Despite these uncertainties, the Georgetown speech has fundamentally changed the conversation around DeFi regulation in the United States. For the first time, a sitting SEC Commissioner has laid out a detailed, practical framework for how DeFi protocols can coexist with federal securities law. Whether the specifics of this proposal survive the political process intact, the direction of travel is clear: accommodation rather than prohibition.
Frequently Asked Questions
What is a DeFi safe harbor framework?
A DeFi safe harbor framework would provide temporary regulatory protection for decentralized finance protocols, allowing developers to build and launch projects without immediate risk of enforcement action, provided they meet certain transparency and disclosure requirements.
How does this differ from Hester Peirce's earlier Token Safe Harbor proposal?
Commissioner Peirce's 2020 Token Safe Harbor focused on token distribution and gave projects a three-year grace period. The new proposal specifically targets DeFi protocol operations, addresses smart contract governance, and includes provisions for DAOs and automated market makers that did not exist in the original framework.
Would a safe harbor mean DeFi protocols are unregulated?
No. A safe harbor provides temporary protection while protocols work toward compliance, not permanent exemption. Protocols would still need to meet disclosure requirements, implement basic consumer protections, and eventually register or qualify for a permanent exemption.

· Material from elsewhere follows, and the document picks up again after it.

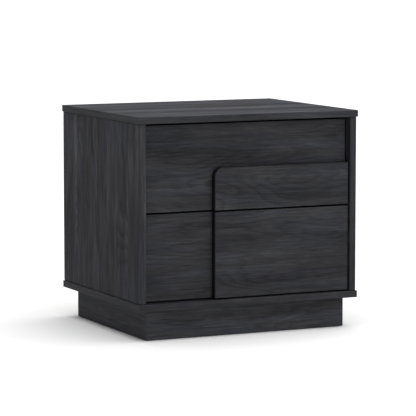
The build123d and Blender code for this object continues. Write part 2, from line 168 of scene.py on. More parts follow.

When could a DeFi safe harbor be implemented?
The speech represents an early-stage proposal. Any formal rulemaking would require a public comment period, commissioner vote, and likely take 12-18 months at minimum. Industry observers expect a formal proposal could emerge by late 2026 or early 2027.
How has the crypto industry reacted to the safe harbor proposal?
The reaction has been broadly positive. Major DeFi protocols, industry trade groups like the Blockchain Association, and venture capital firms have expressed support. Some consumer advocacy groups have raised concerns about weakening investor protections, while several DeFi developers have called the proposal a constructive starting point.